Photo: Steven Paneccasio, courtesy MoMA PS1, New York
March 27– August 25, 2025
[En anglais]
Julien Ceccaldi’s latest show is like browsing a twisted DeviantArt profile. On display in his solo exhibition at MoMA PS1 were vignettes drawn from his own original illustrated universe. His comics, paintings, and films appropriate the stylistic conventions of shōjo, a genre of Japanese media aimed at adolescent girls. Think Sailor Moon here—although ardent fans may notice that his slim-waisted, tall, and swishy figures more closely resemble the cast of Chiho Saito’s Revolutionary Girl Utena (1997). As an immense vitrine full of sketches and working documents demonstrated, characters are the focus of Ceccaldi’s practice and the actors in his Adult Theater.

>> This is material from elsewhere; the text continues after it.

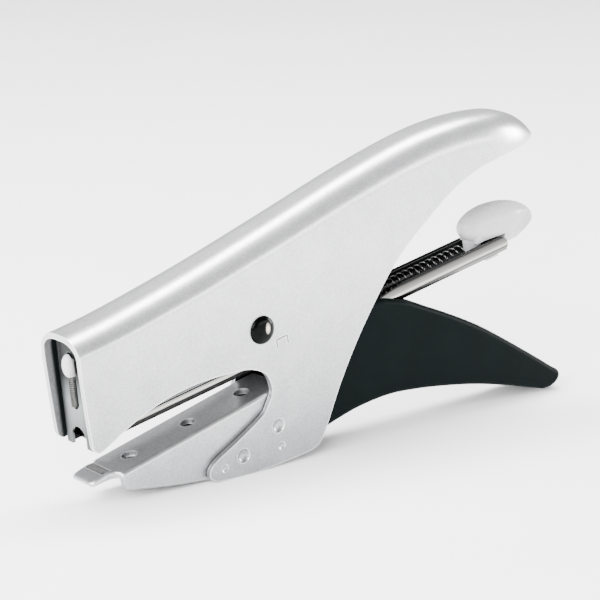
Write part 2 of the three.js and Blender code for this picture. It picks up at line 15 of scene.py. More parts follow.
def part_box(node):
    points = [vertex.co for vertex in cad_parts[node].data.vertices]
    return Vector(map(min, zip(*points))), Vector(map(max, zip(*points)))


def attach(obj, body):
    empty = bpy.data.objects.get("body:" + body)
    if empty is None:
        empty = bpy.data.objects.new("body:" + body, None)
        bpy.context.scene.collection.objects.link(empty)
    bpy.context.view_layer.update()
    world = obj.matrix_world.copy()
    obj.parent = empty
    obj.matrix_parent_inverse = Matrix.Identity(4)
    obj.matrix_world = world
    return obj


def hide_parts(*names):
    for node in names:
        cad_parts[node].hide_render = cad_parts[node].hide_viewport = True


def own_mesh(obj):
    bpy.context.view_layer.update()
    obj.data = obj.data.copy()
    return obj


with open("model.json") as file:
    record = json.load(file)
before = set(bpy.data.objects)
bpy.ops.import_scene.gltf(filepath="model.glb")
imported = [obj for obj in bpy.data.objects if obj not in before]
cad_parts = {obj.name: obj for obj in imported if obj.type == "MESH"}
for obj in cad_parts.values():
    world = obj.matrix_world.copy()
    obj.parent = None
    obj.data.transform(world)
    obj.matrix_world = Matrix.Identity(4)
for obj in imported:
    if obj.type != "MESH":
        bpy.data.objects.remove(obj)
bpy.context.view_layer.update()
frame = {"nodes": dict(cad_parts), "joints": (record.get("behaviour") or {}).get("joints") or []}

MM = 0.001


# ---------- places and sizes taken from the frame ----------
def joint(name):
    return next(j for j in frame["joints"] if j["name"] == name)


def box_mm(node):
    low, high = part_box(node)
    return low / MM, high / MM


PIVOT_Y, PIVOT_Z = [c / MM for c in joint("lever_pivot")["pos_m"][1:]]
BACK_AXIS = joint("loading_pull")["axis"]
DOWN_AXIS = joint("driver_slide")["axis"]
MAG_SLOPE = math.atan2(BACK_AXIS[2], BACK_AXIS[1])
PLATE_LEAN = math.atan2(DOWN_AXIS[1], -DOWN_AXIS[2])

RIVET_Y = -28  # the main rivet in the drawing whose lengths are used below
DATUM_Y = PIVOT_Y - RIVET_Y  # from that drawing to the frame
IN_PLACE = Matrix.Translation((0, DATUM_Y, 0))

SHELL_HALF = 8.3
SHELL_WALL = 1.35
INNER_HALF = SHELL_HALF - SHELL_WALL
NOSE_START = 46
NOSE_END = 68.9
LIP_START = 44  # where the rear edge turns into the handle's lower lip
HEAD_FRONT = -82.41
HEAD_LEAN = 0.12  # forward lean of the head's front edge, per unit height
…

The denizens of this world tend toward the surreal. A group of girlfriends share chins exaggerated to the point of looking like beaks; a hulking male body builder is revealed to be dating an anthropomorphic thumb. Planted at the centre of these bizarre personages is Francis, a meek yet determined man who serves as the protagonist of many of Ceccaldi’s tales. Francis is, to put it frankly, deeply uncool. With his appearance—sporting long hair despite his balding pate—Francis challenges conventions around male (and queer male) beauty. Surrounding him with such hyperbolically gendered figures—who tilt, interestingly, toward the masculine—Ceccaldi foregrounds the inadequacies of his protagonist in the face of social norms.